As a follow-up to our interview with Imagine K12 co-founder Tim Brady on the merger with Y Combinator we reached out to some of our investor contacts for commentary on the merger itself and its potential impact on the education technology landscape in North America and the EdTech accelerator scene globally.
The below named people were so kind to give us their statements, and we thank them very much.
- Shauntel Poulson, General Partner at Reach Capital (*)
- Matt Greenfield, Managing Director Rethink Education
- Frank Bonsal, Director of Entrepreneurship at Towson University and investor
- Matthias Ick, former Managing Director at Macmillan Digital Education
- Richard Taylor, London-based angel investor
In a nutshell, the majority of our panel sees the merger as a positive sign for the edtech accelerator scene.
“[The merger] demonstrates continued interest from the broader accelerator and venture community in education technology [and] allows IK12 to fully leverage YC’s network and resources and eliminate duplication. It is also a great opportunity for edtech startups and startups in other verticals to exchange ideas and share best practices.”, says Poulson.
Matt Greenfield even predicts a boost for edtech through the merger with Y Combinator as it is by far the most successful tech accelerator program to date. “The Y Combinator alumni network and ecosystem are incredibly powerful assets, and they will help some ed tech companies raise more money, hire better people (especially tech people), and make better decisions. Y Combinator seems to generate at least one unicorn in every cohort, and no one else is even close.”

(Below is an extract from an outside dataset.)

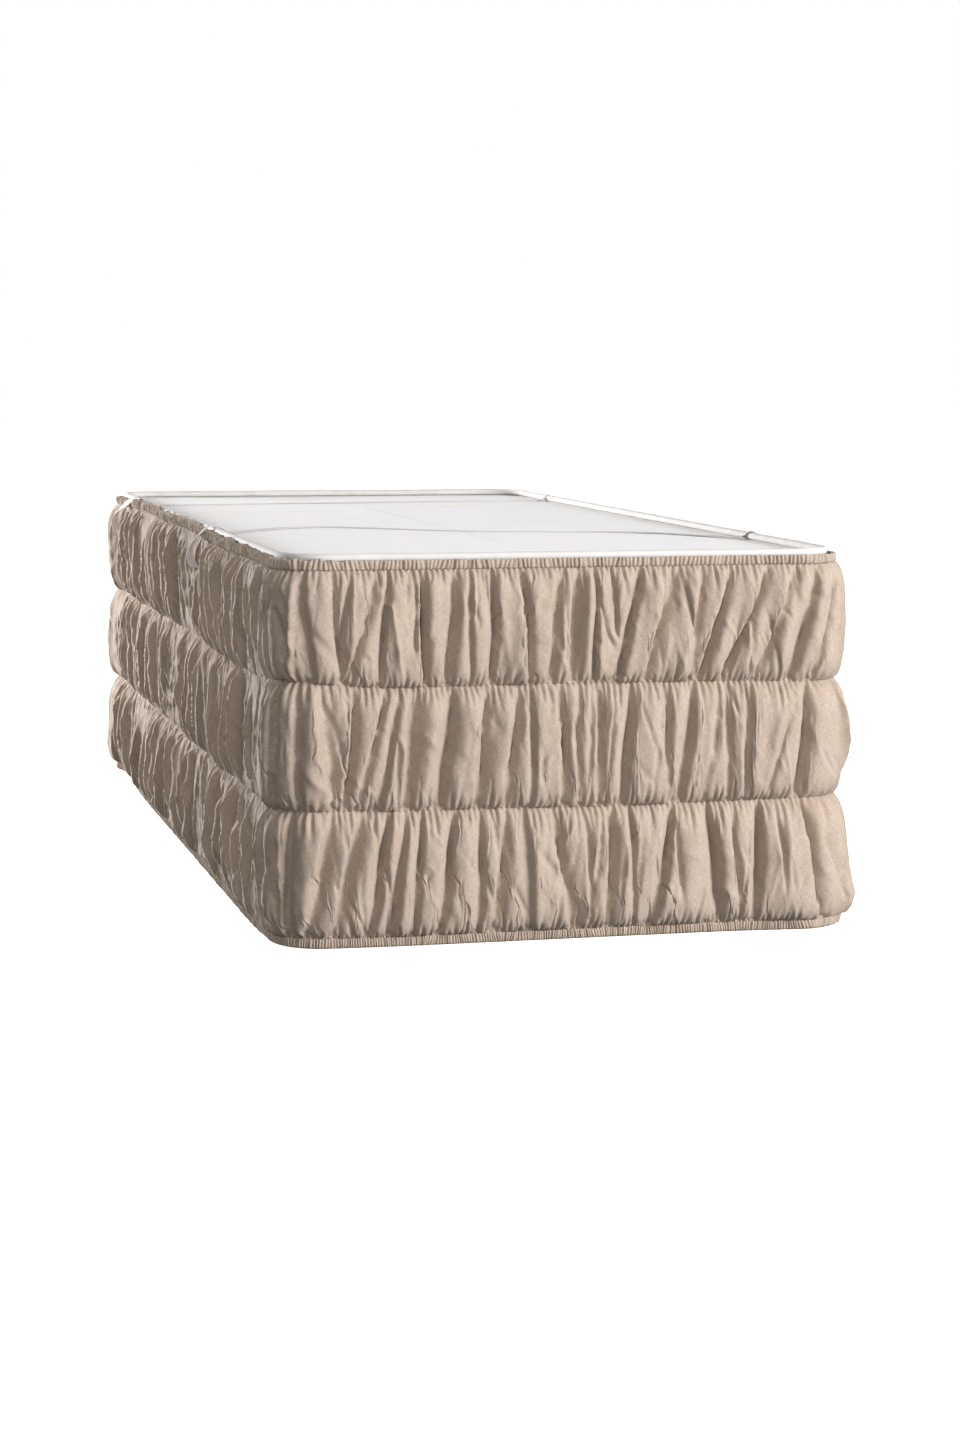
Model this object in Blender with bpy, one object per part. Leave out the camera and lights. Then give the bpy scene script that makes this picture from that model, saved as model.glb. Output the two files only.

Matthias Ick agrees and sees the biggest value in the exchange of founders from different verticals over the course of the program. “A second aspect is the potentially large overlap in a range of the mentoring activities across IK12 and YC. Attracting better and more effective mentors becomes easier. Founders, especially if they come from an education/teacher background, will benefit from the exposure to other business. Overall, I expect that this will increase the quality of the companies completing the program.”
Richard Taylor thinks that the merger was inevitable. “The rollup of StartUp Weekend was an early sign of some consolidation in the sector and given that IK12 was a fairly small operation it’s unsurprising to see them linking with YC. In the UK we had Springboard merge with TechStars sometime ago.”

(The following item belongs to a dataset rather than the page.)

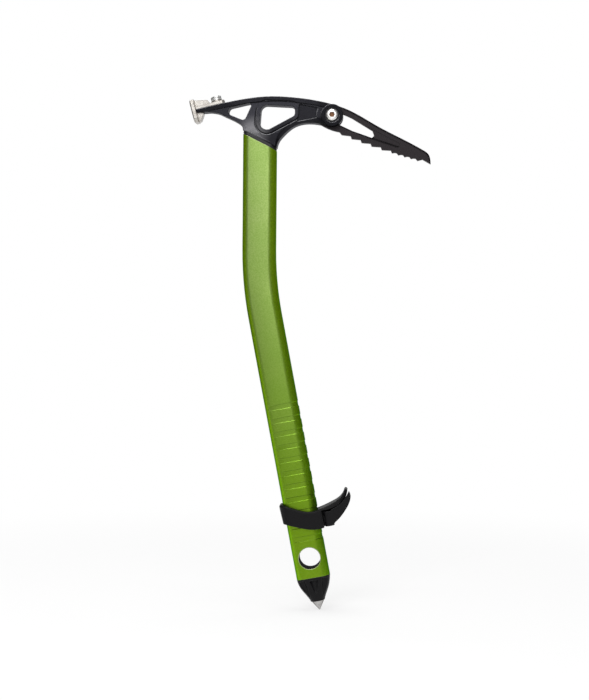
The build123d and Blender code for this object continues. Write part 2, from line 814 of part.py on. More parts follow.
# Pommel: a moulded hand rest that closes round the handle, with a horn under the hand
hub_height = (lever_foot + lever_top) / 2
ear_front = -hub_back + hub_radius + blade_gap + plate_thickness + seat_gap
ear_back = ear_front + ear_thickness
pocket_top = lever_top + lever_swing_room
with BuildPart() as pommel_body:
    with BuildSketch(handle_front) as rest_side:
        with BuildLine():
            Spline(
                (-17.8, 55.6),
                (-2.9, 48.6),
                (9.6, 44.5),
                (17.4, 45.2),
                (29.9, 48.6),
                (38.5, 52.2),
                (43.4, 56.6),
                (44.9, 59.3),
            )
            ThreePointArc((44.9, 59.3), (46.9, 60.1), (47.9, 58.0))
            Spline((47.9, 58.0), (45.3, 52.6), (39.0, 45.4), (34.6, 39.0), (32.0, 32.0))
            Spline((32.0, 32.0), (20.0, 27.4), (9.0, 27.3), (-7.6, 32.8), (-18.2, 37.0))
            ThreePointArc((-18.2, 37.0), (-18.8, 37.6), (-18.9, 38.6))
            Line((-18.9, 38.6), (-pommel_palm, 53.6))
            ThreePointArc((-pommel_palm, 53.6), (-19.4, 55.3), (-17.8, 55.6))
        make_face()
    extrude(amount=pommel_half + 1, both=True)
    with BuildSketch(handle_section(0)) as plan:
        with BuildLine():
            Polyline(
                (-pommel_palm, -pommel_half),
                (38, -pommel_half),
                (51, -9.5),
                (51, 7.0),
                (32, horn_back),
                (10, pommel_half),
                (-pommel_palm, pommel_half),
                close=True,
            )
        make_face()
        fillet(plan.vertices().group_by(Axis.X)[0], 9.0)
        fillet(plan.vertices().group_by(Axis.X)[-1], 5.0)
    extrude(amount=hole_to_bend / 2, mode=Mode.INTERSECT)
    saddle = pommel_body.faces().sort_by_distance(handle_up * saddle_height)[0]
    fillet(saddle.edges().sort_by(SortBy.LENGTH)[-4:], rest_round)
    with BuildSketch(handle_section(0)) as bore:
        add(shaft_profile(-pommel_play))
    extrude(amount=hole_to_bend / 2, mode=Mode.SUBTRACT)
    with BuildSketch(handle_front.offset(pommel_half - blade_thickness - blade_gap)) as lever_bed:
        with BuildLine():
            ledge = [
                (across - blade_gap, height + blade_gap + swing_rise * lever_swing_room)
                for (across, height), swing_rise in zip(lever_ridge, (0.6, 0.35, 0.2, 0.08, 0))
            ]
            Spline(*ledge)
            Polyline(
                ledge[-1],
                (2 * hub_across, ledge[-1][1]),
                (2 * hub_across, lever_foot / 2),
                (collar_edge, lever_foot / 2),
                (collar_edge, pocket_top),
                (ledge[0][0] - blade_thickness / 2, pocket_top),
                ledge[0],
            )
        make_face()
    extrude(amount=pommel_half, mode=Mode.SUBTRACT)
    with BuildSketch(handle_section(0)) as hub_bed:
        with BuildLine():
            Polyline(
                (collar_edge, -2 * pommel_half),
                (pocket_end, -2 * pommel_half),
                (pocket_end, ear_front),
                (collar_edge, ear_front),
                close=True,
            )
        make_face()
    extrude(amount=pocket_top, mode=Mode.SUBTRACT)
    with BuildSketch(handle_section(0)) as slit_cut:
        with BuildLine():
            Polyline(
                (collar_edge / 2, ear_back),
                (ear_end, ear_back),
                (ear_end, ear_front),
                (pocket_end, ear_front),
                (pocket_end, ear_back + slit),
                (collar_edge / 2, ear_back + slit),
                close=True,
            )
        make_face()
    extrude(amount=pocket_top, mode=Mode.SUBTRACT)
    with BuildSketch(handle_section(pocket_top - ear_top_gap)) as ear_top:
        with BuildLine():
            Polyline(
                (collar_edge, ear_front),
                (pocket_end, ear_front),
                (pocket_end, ear_back + slit),
                (collar_edge, ear_back + slit),
                close=True,
            )
        make_face()
    extrude(amount=ear_top_gap, mode=Mode.SUBTRACT)
    with BuildSketch(handle_front) as screw_bore:
        with Locations((hub_across, hub_height)):
            Circle(screw_radius + bolt_play)
    extrude(amount=-2 * pommel_half, mode=Mode.SUBTRACT)
    with BuildSketch(handle_front) as front_bore:
        with Locations((hub_across, hub_height)):
            Circle(screw_radius + bolt_play)
    extrude(amount=-ear_front, mode=Mode.SUBTRACT)
    seat_back = horn_back - screw_head_height
    with BuildSketch(handle_front.offset(-seat_back)) as head_bed:
        with Locations((hub_across, hub_height)):
            Circle(screw_washer_radius + blade_gap)
    extrude(amount=-pommel_half, mode=Mode.SUBTRACT)
pommel_body.part.label = "pommel_body"
export_step(pommel_body.part, "parts/pommel_body.step")

# Clamp lever: a moulded lever whose oval hub is the cam that squeezes the ear
with BuildPart() as clamp_lever:
    with BuildSketch(handle_front.offset(pommel_half - blade_thickness)) as arm:
        with BuildLine():
            Polyline(
                lever_belly[-1],
                (hub_across, lever_top - 0.2),
                (lever_ridge[0][0] - 1.8, lever_top - 0.6),
                lever_ridge[0],
            )
            Spline(*lever_ridge)
            ThreePointArc(lever_ridge[-1], (50.1, 55.4), lever_belly[0])
            Spline(*lever_belly)
        make_face()
    extrude(amount=blade_thickness)
    with BuildSketch(handle_section(lever_foot)) as hub:
        with Locations(Location((hub_across, -hub_back, 0), (0, 0, 90))):
            SlotOverall(2 * hub_radius, 2 * hub_relief)
    extrude(amount=lever_top - lever_foot - 0.2)
    with BuildSketch(handle_section(hub_height - lever_slot / 2)) as screw_slot:
        with BuildLine():
            Polyline(
                (hub_across - 2 * hub_radius, -hub_back - barrel_radius - screw_radius / 4),
                (hub_across + barrel_radius + blade_gap, -hub_back - barrel_radius - screw_radius / 4),
                (hub_across + barrel_radius + blade_gap, 0),
                (hub_across - 2 * hub_radius, 0),
                close=True,
            )
        make_face()
    extrude(amount=lever_slot, mode=Mode.SUBTRACT)
    with Locations(handle_section(lever_foot).location * Location((hub_across, -hub_back, 0))):
        Hole(barrel_radius + running_gap, depth=lever_top - lever_foot - 1)
clamp_lever.part.label = "clamp_lever"
export_step(clamp_lever.part, "parts/clamp_lever.step")

# Barrel: the steel cross pin that the lever turns on, tapped for the tension screw
with BuildPart() as lever_barrel:
    with BuildSketch(handle_section(lever_foot + seat_gap)) as barrel_end:
        with Locations((hub_across, -hub_back)):
            Circle(barrel_radius)
    extrude(amount=lever_top - lever_foot - 1 - 2 * seat_gap)
    with BuildSketch(handle_front) as tapping:
        with Locations((hub_across, hub_height)):
            Circle(screw_radius + pin_play)
    extrude(amount=2 * pommel_half, both=True, mode=Mode.SUBTRACT)
lever_barrel.part.label = "lever_barrel"
export_step(lever_barrel.part, "parts/lever_barrel.step")

# Cam plate: a stainless strip between the cam and the ear
with BuildPart() as cam_plate:
    with BuildSketch(handle_front.offset(-(ear_front - seat_gap))) as strip:
        with Locations(((collar_edge + ear_end) / 2, hub_height - seat_gap)):
            Rectangle(ear_end - collar_edge - blade_gap, lever_top - lever_foot - 2 * ear_top_gap)
        with Locations((hub_across, hub_height)):
            Circle(screw_radius + bolt_play, mode=Mode.SUBTRACT)
    extrude(amount=plate_thickness)
cam_plate.part.label = "cam_plate"
export_step(cam_plate.part, "parts/cam_plate.step")

# Tension screw: draws the barrel towards the back of the horn and sets the clamping force
with BuildPart() as tension_screw:
    under = seat_back + screw_washer_thickness + 2 * seat_gap
    with BuildSketch(handle_front.offset(-under)) as screw_head:
        with Locations((hub_across, hub_height)):
            Circle(screw_head_radius)
    extrude(amount=-screw_head_height)
    with BuildSketch(handle_front.offset(-under)) as screw_shank:
        with Locations((hub_across, hub_height)):
            Circle(screw_radius)
    extrude(amount=under + hub_back + 0.8 * barrel_radius)
    with BuildSketch(handle_front.offset(-under - screw_head_height)) as key:
        with Locations((hub_across, hub_height)):
            RegularPolygon(0.5 * screw_head_radius, 6)
    extrude(amount=screw_head_height / 2, mode=Mode.SUBTRACT)
tension_screw.part.label = "tension_screw"
export_step(tension_screw.part, "parts/tension_screw.step")

# Screw washer: spreads the load of the tension screw on the moulding
with BuildPart() as screw_washer:
    with BuildSketch(handle_front.offset(-seat_back - seat_gap)) as disc:
        with Locations((hub_across, hub_height)):
            Circle(screw_washer_radius)
            Circle(screw_radius + bolt_play, mode=Mode.SUBTRACT)
    extrude(amount=-screw_washer_thickness)
screw_washer.part.label = "screw_washer"
export_step(screw_washer.part, "parts/screw_washer.step")
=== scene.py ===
import math

import bpy
from mathutils import Matrix, Vector


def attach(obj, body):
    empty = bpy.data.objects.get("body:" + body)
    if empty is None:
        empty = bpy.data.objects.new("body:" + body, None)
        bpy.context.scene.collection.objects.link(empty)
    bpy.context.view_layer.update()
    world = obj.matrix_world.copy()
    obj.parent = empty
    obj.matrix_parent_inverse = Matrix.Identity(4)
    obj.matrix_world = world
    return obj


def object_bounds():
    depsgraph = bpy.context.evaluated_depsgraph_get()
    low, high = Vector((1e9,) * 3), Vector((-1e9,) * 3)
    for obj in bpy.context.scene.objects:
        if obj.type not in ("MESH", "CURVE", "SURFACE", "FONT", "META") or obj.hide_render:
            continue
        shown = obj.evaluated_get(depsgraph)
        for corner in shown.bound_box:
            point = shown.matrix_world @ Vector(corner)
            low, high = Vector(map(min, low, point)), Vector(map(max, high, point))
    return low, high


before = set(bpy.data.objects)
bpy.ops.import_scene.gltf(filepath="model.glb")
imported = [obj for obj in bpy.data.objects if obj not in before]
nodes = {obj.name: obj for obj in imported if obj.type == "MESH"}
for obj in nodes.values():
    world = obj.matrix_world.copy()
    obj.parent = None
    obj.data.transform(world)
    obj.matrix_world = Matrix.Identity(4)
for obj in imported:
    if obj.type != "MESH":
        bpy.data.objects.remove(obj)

cad_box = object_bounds()

# Shaft: the hydroformed aluminium tube, bead blasted and anodised green, with the grip grooves
# pressed into it. The green is painted paler towards the top as light from above, and deeper round
# the corners as shade, its edges are painted paler as a highlight and its specks as glints. The bare
# metal shows at the sawn top edge and at the rim of the clip hole, and the inside of the hole is
# painted dark as shade.
handle_lean = math.radians(11.0)
handle_up = Vector((-math.sin(handle_lean), 0.0, math.cos(handle_lean)))
handle_across = Vector((math.cos(handle_lean), 0.0, math.sin(handle_lean)))
hole_to_bend = 0.2717
bend_to_head = 0.1346
head_origin = handle_up * hole_to_bend + Vector((0.0, 0.0, bend_to_head))
joint_lean = math.radians(26.5)
joint_normal = Vector((math.sin(joint_lean), 0.0, math.cos(joint_lean)))
joint_height = 0.0013
clip_hole_radius = 0.0104
crown_radius = 0.07
bend_foot, bend_top = 0.24, 0.30
deepest_at, palest_at = 0.02, 0.40
corner_slope_from, corner_slope_to = 0.08, 0.55
bare_top_edge, bare_top_core = 0.0005, 0.00015
bare_rim_edge, bare_rim_core = clip_hole_radius + 0.0007, clip_hole_radius + 0.0005
bore_edge, bore_core = clip_hole_radius + 0.0002, clip_hole_radius + 0.0001
low_green, painted_top_green = (0.160, 0.295, 0.004), (0.335, 0.455, 0.145)
low_corner_shade_green, high_corner_shade_green = (0.22, 0.48, 0.002), (0.48, 0.84, 0.010)
pit_green, grain_green, stain_green = (0.10, 0.20, 0.002), (0.36, 0.50, 0.14), (0.10, 0.24, 0.004)
painted_glint_green, edge_highlight_green = (0.52, 0.66, 0.28), (0.60, 0.72, 0.30)
bare_aluminium = (0.56, 0.60, 0.36)
bore_shade_dark = (0.010, 0.012, 0.006)
green_gloss = (0.10, 0.24, 0.0)
anodised_metallic = 0.94
seen_along_hole = (1.0, 0.0, 1.0)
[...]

Greenfield also feels that there are now a few too many vertical accelerator programs in edtech but he does not see a lot of harm in that. Matthias Ick does not feel that investors’ appetite for edtech companies has generally decreased. “But it is important to channel these investments into companies with great potential.”
All agree that it will be very hard for other vertical accelerator programs to follow the example of the IK12/YC merger. Poulson points out that many of those program simply don’t have a sister accelerator like Y Combinator.

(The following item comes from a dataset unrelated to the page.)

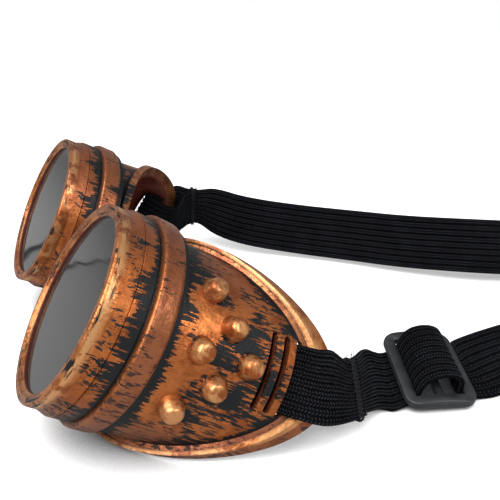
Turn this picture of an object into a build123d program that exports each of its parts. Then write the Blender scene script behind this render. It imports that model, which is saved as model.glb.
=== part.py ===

Greenfield sees the problem the other way around. “I don’t think other ed-tech accelerators have the opportunity to do anything like what IK12 just did: there is no other general tech accelerator that would be worthwhile for them to merge with. […] As far as I can tell, Techstars has no good exits and no unicorns in any of its numerous accelerators. 500Startups is a bit better but still not great. Y Combinator helps their startups raise more high-quality investment dollars than the graduates of the rest of the accelerators put together.”
Matthias Ick, Richard Taylor and Frank Bonsal also pointed out some general problems with vertical accelerator programs like the process of choosing a cohort and the business model of accelerators.
“The key function of an accelerator is to attract and curate the best startups.” states Ick. “Specializing on a vertical (like education) narrows the filter for new companies. This makes it harder to consistently select and nurture top startups, that attract large funding rounds after graduating from the program.”
Taylor thinks that incubator and accelerator programs generally ask for too much equity in return for too little value. “They also have a fundamental flaw in their business model which is they spend far more on running their programs than they so choosing their cohorts. While selection has improved somewhat it is still underinvested in or even outsourced. This is what Pearson did with one round of their Catalyst program- it was done by 1766 which seemed odd given that as the largest edu company in the world you’d imagine Pearson were in a better place to do the selection.”
Frank Bonsal states that “a stand alone edtech accelerator is a tough model and no one has cracked the code on this, as we are early in the evolution.” Bonsal also points out that the success of the merger will largely depend on the business model, “for-profit vs nonprofit, accelerator fund only vs follow-on fund, etc.”
(*) Disclosure: Shauntel Poulson is a former Partner from NewSchools Venture Fund, which was an investor in ImagineK12’s Start Fund.